» What you are asked to do: Each line that follows should be printed again exactly as it stands.

» Data lines:

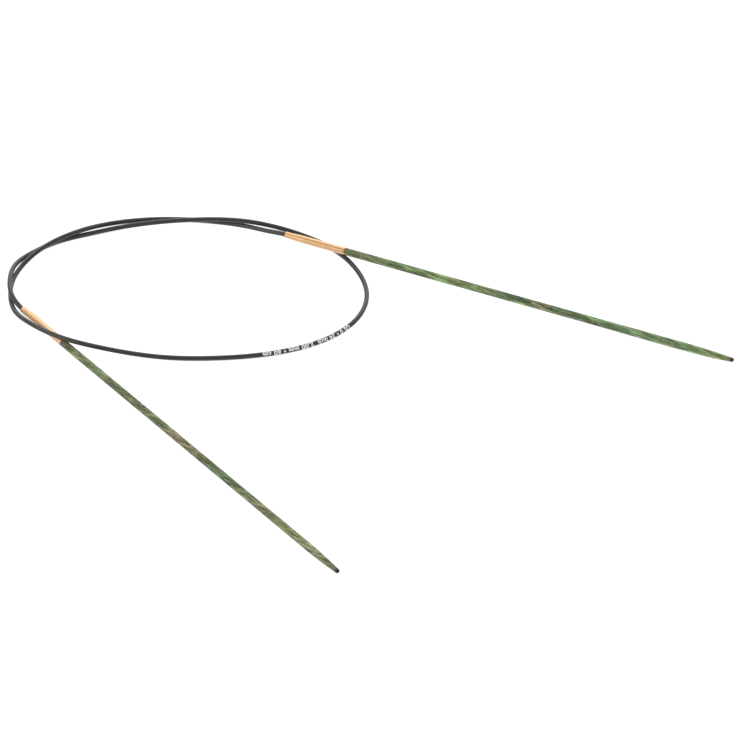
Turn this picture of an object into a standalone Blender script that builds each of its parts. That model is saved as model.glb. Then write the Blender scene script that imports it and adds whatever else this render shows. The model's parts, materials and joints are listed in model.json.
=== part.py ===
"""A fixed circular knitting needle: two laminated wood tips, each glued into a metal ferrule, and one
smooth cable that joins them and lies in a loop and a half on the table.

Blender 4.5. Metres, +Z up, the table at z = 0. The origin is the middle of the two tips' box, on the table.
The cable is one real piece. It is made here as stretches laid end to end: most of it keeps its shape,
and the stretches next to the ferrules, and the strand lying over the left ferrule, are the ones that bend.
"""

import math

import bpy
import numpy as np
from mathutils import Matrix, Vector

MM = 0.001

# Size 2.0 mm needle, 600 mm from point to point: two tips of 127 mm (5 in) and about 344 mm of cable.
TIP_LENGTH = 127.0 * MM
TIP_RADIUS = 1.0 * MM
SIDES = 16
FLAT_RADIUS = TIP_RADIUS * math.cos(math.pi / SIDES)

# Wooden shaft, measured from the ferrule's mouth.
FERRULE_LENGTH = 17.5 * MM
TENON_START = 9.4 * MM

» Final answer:
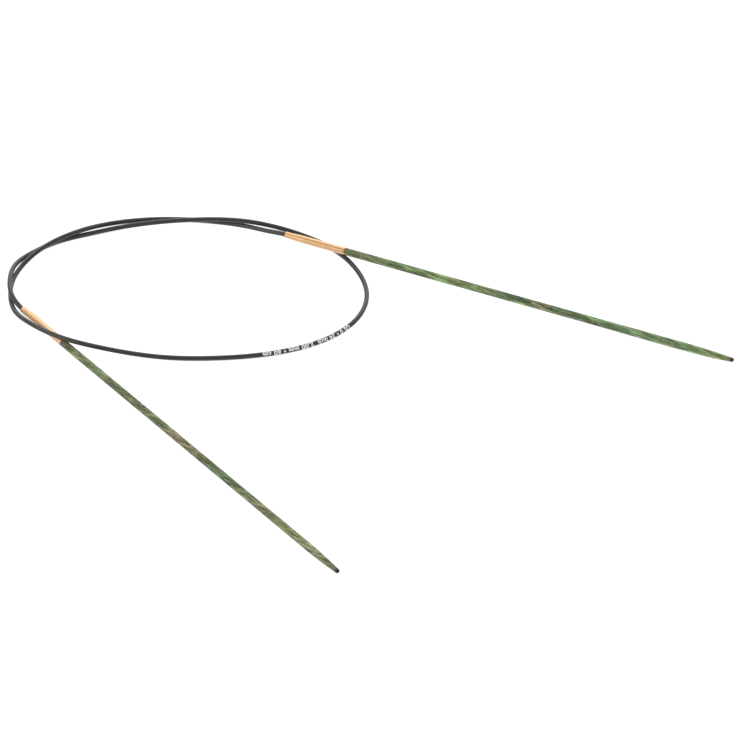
Turn this picture of an object into a standalone Blender script that builds each of its parts. That model is saved as model.glb. Then write the Blender scene script that imports it and adds whatever else this render shows. The model's parts, materials and joints are listed in model.json.
=== part.py ===
"""A fixed circular knitting needle: two laminated wood tips, each glued into a metal ferrule, and one
smooth cable that joins them and lies in a loop and a half on the table.

Blender 4.5. Metres, +Z up, the table at z = 0. The origin is the middle of the two tips' box, on the table.
The cable is one real piece. It is made here as stretches laid end to end: most of it keeps its shape,
and the stretches next to the ferrules, and the strand lying over the left ferrule, are the ones that bend.
"""

import math

import bpy
import numpy as np
from mathutils import Matrix, Vector

MM = 0.001

# Size 2.0 mm needle, 600 mm from point to point: two tips of 127 mm (5 in) and about 344 mm of cable.
TIP_LENGTH = 127.0 * MM
TIP_RADIUS = 1.0 * MM
SIDES = 16
FLAT_RADIUS = TIP_RADIUS * math.cos(math.pi / SIDES)

# Wooden shaft, measured from the ferrule's mouth.
FERRULE_LENGTH = 17.5 * MM
TENON_START = 9.4 * MM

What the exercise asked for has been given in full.